Occasion: Dartmouth Winter Carnival
SLIDE SHOW: Dartmouth Winter Carnival
If I had to choose one image from last year’s Winter Carnival, one signature winter-in-New-England Dartmouth moment, I’d have to go with what happened 10 seconds into the “Carni Classic” ski race that kicked off the college’s famous weekend. A low-snow winter had left broad swaths of bare ground in Hanover; the loop around the golf course was icy and hard. The sun shone brightly; a brisk northwest wind dropped the wind chill into the single digits. Amid the chaotic mass start of the race–where Superman capes and spiky green Mohawk haircuts clashed with gold lamé evening gowns, and competitors broke out from the starting line on skinny skis and telemark skis, snowshoes and in-line skates and all manner of other conveyances–a tandem bicycle with knobby tires lost traction as it hit the first incline. The rider in the rear pumped furiously against the pedals, her feet in snowshoes flopping around and around as if they had clown shoes on them, while the guy in front pedaled just as frantically, wearing cross-country skis on his feet. They soon lost out to gravity and fell over in a heap, piling up racers behind them, all of them laughing so hard it was impossible to tell whether there was pain involved, or even disappointment.
Bare-chested frat brothers flaunting feather boas, young women in bathing suits, and a guy in a fuzzy bunny suit all skied past the pile-up, some of them hopping deftly aside at the last split-second, and a remarkable number skate-skiing powerfully uphill on the icy track. The moment seemed to capture the crazy youthful energy, the athletic skill, and the singular way that Dartmouth College has been thumbing its nose at winter for the past 100 years.
A year after founding the first collegiate outing club in the country, Dartmouth borrowed the “winter field day” idea from Vermont Academy, a private school in Saxtons River, about an hour south of Hanover. Then in 1911 they gave it a name and eventually a big ski jump, brought in trainloads of college girls, put a giant snow sculpture at the center of it all, and created the definitive collegiate winter celebration. A 1920 National Geographic article called it “the Mardi Gras of the North.” Through the 1920s, ’30s, ’40s, and ’50s, “Winter Carnival” was a cultural icon in the same way that spring break in Fort Lauderdale would be in the decades to come.

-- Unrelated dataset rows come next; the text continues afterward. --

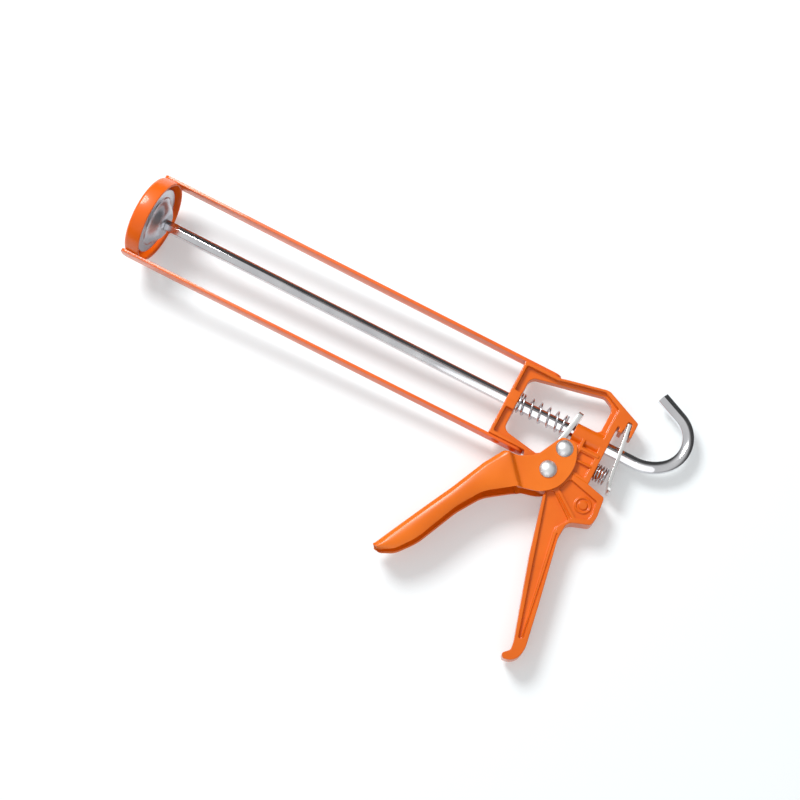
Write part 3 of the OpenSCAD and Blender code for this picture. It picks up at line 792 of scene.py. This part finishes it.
# the floor glows a little, to stay pale; the sky brightens between low and high, as shares of its height
stage = {"floorSize": 6.0, "floorTone": (0.66, 0.70, 0.715), "floorGlow": 0.27, "floorRoughness": 0.85,
         "floorSpecular": 0.1, "skyTop": 1.0, "skySide": 0.10, "skyLow": 0.36, "skyHigh": 0.52,
         "skyStrength": 0.62, "keyPlace": (-0.60, 0.45, 1.15), "keySize": 0.60, "keyPower": 19.0,
         "fillPlace": (0.5, -1.1, 0.9), "fillSize": 1.2, "fillPower": 2.5}
view = {"aim": (0.1906, -0.0300, -0.010), "azimuth": -50.05, "elevation": 73.76, "distance": 0.941,
        "roll": 12.27, "lens": 72, "sensor": 36, "clipStart": 0.05}


def makeFloor():
    bpy.ops.mesh.primitive_plane_add(size=stage["floorSize"], location=(0, 0, cadBounds[0][2]))
    floor = bpy.context.object
    floor.name = "floor"
    material, shader = newMaterial("paleFloor")
    shader.inputs["Base Color"].default_value = stage["floorTone"] + (1,)
    shader.inputs["Emission Color"].default_value = (1, 1, 1, 1)
    shader.inputs["Emission Strength"].default_value = stage["floorGlow"]
    shader.inputs["Roughness"].default_value = stage["floorRoughness"]
    shader.inputs["Specular IOR Level"].default_value = stage["floorSpecular"]
    floor.data.materials.append(material)


def makeSky():
    world = bpy.data.worlds.new("studio")
    bpy.context.scene.world = world
    world.use_nodes = True
    nodes, links = world.node_tree.nodes, world.node_tree.links
    back = nodes["Background"]
    back.inputs["Strength"].default_value = stage["skyStrength"]
    where = nodes.new("ShaderNodeTexCoord")
    parts = nodes.new("ShaderNodeSeparateXYZ")
    ramp = nodes.new("ShaderNodeValToRGB")
    side, top = ramp.color_ramp.elements
    side.position = stage["skyLow"]
    side.color = (stage["skySide"],) * 3 + (1,)
    top.position = stage["skyHigh"]
    top.color = (stage["skyTop"],) * 3 + (1,)
    links.new(where.outputs["Generated"], parts.inputs["Vector"])
    links.new(parts.outputs["Z"], ramp.inputs["Fac"])
    links.new(ramp.outputs["Color"], back.inputs["Color"])


def makeAreaLight(name, place, size, power):
    data = bpy.data.lights.new(name, "AREA")
    data.shape = "DISK"
    data.size = size
    data.energy = power
    lamp = bpy.data.objects.new(name, data)
    bpy.context.scene.collection.objects.link(lamp)
    lamp.location = place
    lamp.rotation_euler = (Vector(view["aim"]) - Vector(place)).to_track_quat("-Z", "Y").to_euler()


def makeCamera():
    azimuth = math.radians(view["azimuth"])
    elevation = math.radians(view["elevation"])
    level = math.cos(elevation)
    back = Vector((math.cos(azimuth) * level, math.sin(azimuth) * level, math.sin(elevation)))
    right = Vector((0, 0, 1)).cross(back).normalized()
    up = back.cross(right)
    roll = math.radians(view["roll"])
    rolledUp = up * math.cos(roll) + right * math.sin(roll)
    rolledRight = rolledUp.cross(back)
    data = bpy.data.cameras.new("viewer")
    data.lens = view["lens"]
    data.sensor_width = view["sensor"]
    data.clip_start = view["clipStart"]
    camera = bpy.data.objects.new("viewer", data)
    bpy.context.scene.collection.objects.link(camera)
    turn = Matrix((rolledRight, rolledUp, back)).transposed().to_4x4()
    camera.matrix_world = Matrix.Translation(Vector(view["aim"]) + back * view["distance"]) @ turn
    bpy.context.scene.camera = camera


makeFloor()
makeSky()
makeAreaLight("keyLight", stage["keyPlace"], stage["keySize"], stage["keyPower"])
makeAreaLight("fillLight", stage["fillPlace"], stage["fillSize"], stage["fillPower"])
makeCamera()
bpy.context.scene.view_settings.view_transform = "Standard"
print("stage set")
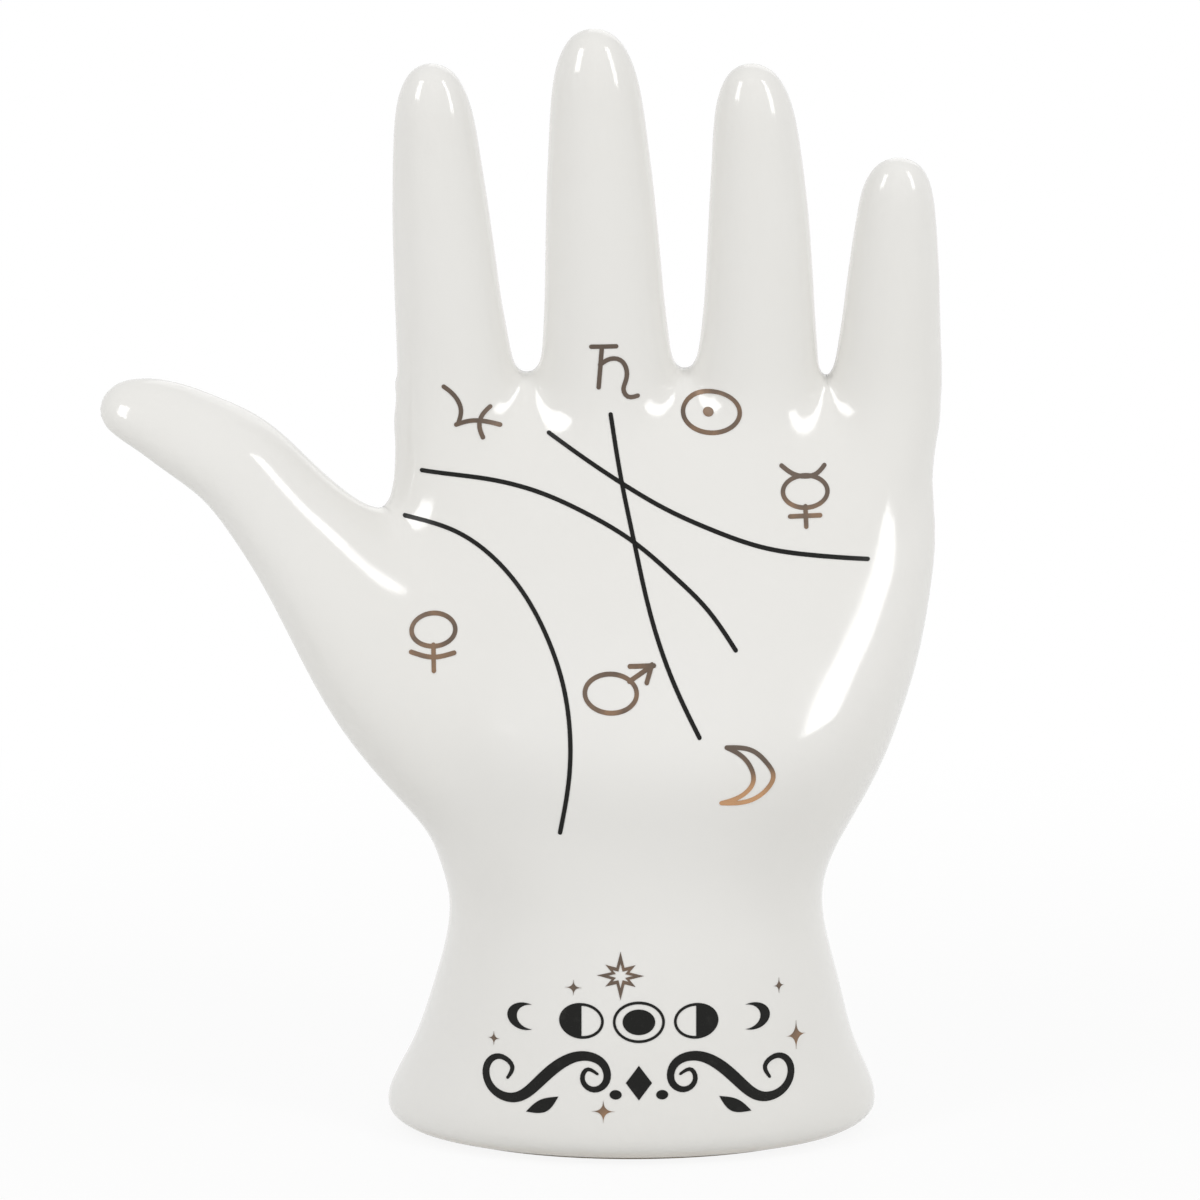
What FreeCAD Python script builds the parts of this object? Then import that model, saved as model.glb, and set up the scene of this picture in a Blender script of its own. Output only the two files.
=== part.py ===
"""Ceramic palmistry hand: a hollow slip-cast earthenware hand that stands on a flared cuff.

One casting carries everything: the fired clay body, the clear glass glaze on it, and the printed
transfers fired on top of the glaze (four palm lines, seven planet signs, stars and a cuff ornament).
Frame: millimetres, +Z up, the palm faces -Y, the thumb points to -X, origin at the centre of the foot.
"""
import FreeCAD, Part
import math
import os

os.makedirs("parts", exist_ok=True)
doc = FreeCAD.newDocument("palmistry_hand")
Vector = FreeCAD.Vector

# Driving sizes in millimetres, each with what it measures
SIZES = {
    "web_height": (153.0, "table to the webs between the fingers"),
    "foot_width": (100.8, "widest part of the cuff, side to side"),
    "foot_depth": (72.0, "widest part of the cuff, front to back"),
    "wrist_width": (76.6, "narrowest part of the wrist, side to side"),
    "wrist_depth": (56.4, "narrowest part of the wrist, front to back"),
    "palm_width": (109.2, "palm at the knuckles, side to side"),
    "palm_depth": (32.0, "palm at the knuckles, front to back"),
    "finger_root": (34.0, "how far each finger runs down inside the palm"),
    "index_length": (65.2, "index finger above the webs"),
    "index_width": (23.0, "index finger at the webs"),
    "middle_length": (72.2, "middle finger above the webs"),
    "middle_width": (25.6, "middle finger at the webs"),
    "ring_length": (65.2, "ring finger above the webs"),
    "ring_width": (23.6, "ring finger at the webs"),
    "little_length": (46.2, "little finger above the webs"),
    "little_width": (21.2, "little finger at the webs"),
    "thumb_reach": (84.0, "thumb root to thumb tip, sideways"),
    "thumb_rise": (83.0, "thumb root to thumb tip, upwards"),
    "thumb_width": (38.0, "ball of the thumb, across"),
    "thumb_root": (66.0, "height of the thumb's root inside the wrist"),
    "wall": (4.0, "thickness of the cast clay"),
    "glaze_thickness": (0.5, "thickness of the glass glaze"),
    "glaze_line": (1.4, "height to which the glaze is wiped off the foot"),
    "foot_ring": (7.0, "width of the bare ring the hand stands on"),
    "foot_recess": (3.0, "depth of the hollow under the foot"),
    "vent_radius": (7.0, "radius of the pour and vent hole"),
    "print_thickness": (0.12, "thickness of the fired transfers"),
    "palm_line": (1.05, "width of the printed palm lines"),
    "sign_height": (12.0, "height of a planet sign"),
    "sign_line": (0.95, "width of the strokes of the signs"),
    "star_height": (9.4, "height of the eight-pointed star"),
    "sparkle_height": (4.6, "height of a middling sparkle"),
    "moon_height": (7.6, "height of the full moon on the cuff"),
    "scroll_length": (31.0, "length of each scroll from the middle of the cuff"),
    "scroll_line": (2.2, "broadest stroke of a scroll"),
    "hairline": (0.55, "thinnest stroke of the cuff ornament"),
    "finger_crease": (2.0, "rounding between fingers and palm"),
    "thumb_crease": (5.0, "rounding between thumb and palm"),
}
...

For years, the fancy balls and the crowning of a Carnival Queen defined the annual event, but the spread of its reputation also coincided with the national rise of Dartmouth’s alpine and Nordic ski teams. From the beginning, intercollegiate competition has been a big part of Carnival weekend. These days, ski teams from across the Northeast race against one another on a “carnival circuit,” moving from one host school to another throughout the season; a resurgent Dartmouth program has dominated the circuit over the past few winters.
But the spirit of Winter Carnival has always been friendly, and fun, marked by the informal snow-sculpture competition among dorms and fraternities, the polar-bear swim in Occom Pond, the human dogsled races on the college green, the downhill canoe races–all of which have survived changes in fashion and taste and the shifting cultural landscape of American collegiate life. In recent years, in a nod to improving town/gown relations, Carnival weekend has incorporated a community-wide skating party, complete with live music, horse-drawn sleigh rides, and other attractions for families and kids of all ages. It’s been a wholesome addition.
At the “Opening Ceremonies” on Thursday night last year, in front of a ruined Roman Colosseum snow sculpture in the middle of the dark green, a throng of Dartmouth students crowded around the college’s new president, Jim Yong Kim, huddling close together against the bitter cold. Kim congratulated the students for being outside on such a night, then made a playful reference to Harvard, Dartmouth’s longtime rival. “Unlike the cowardly institution to our south, where I was once affiliated, where this time of year makes students even more depressed than they already are, Dartmouth embraces winter. That’s one of the reasons why the bonds are so close here,” he told them. The students all cheered.
On cue, but sporadically and not that impressively, giant sparklers sputtered and flared around the rim of the Colosseum, and the carnival was officially on. I heard a student behind me say, “They should have used Roman candles.”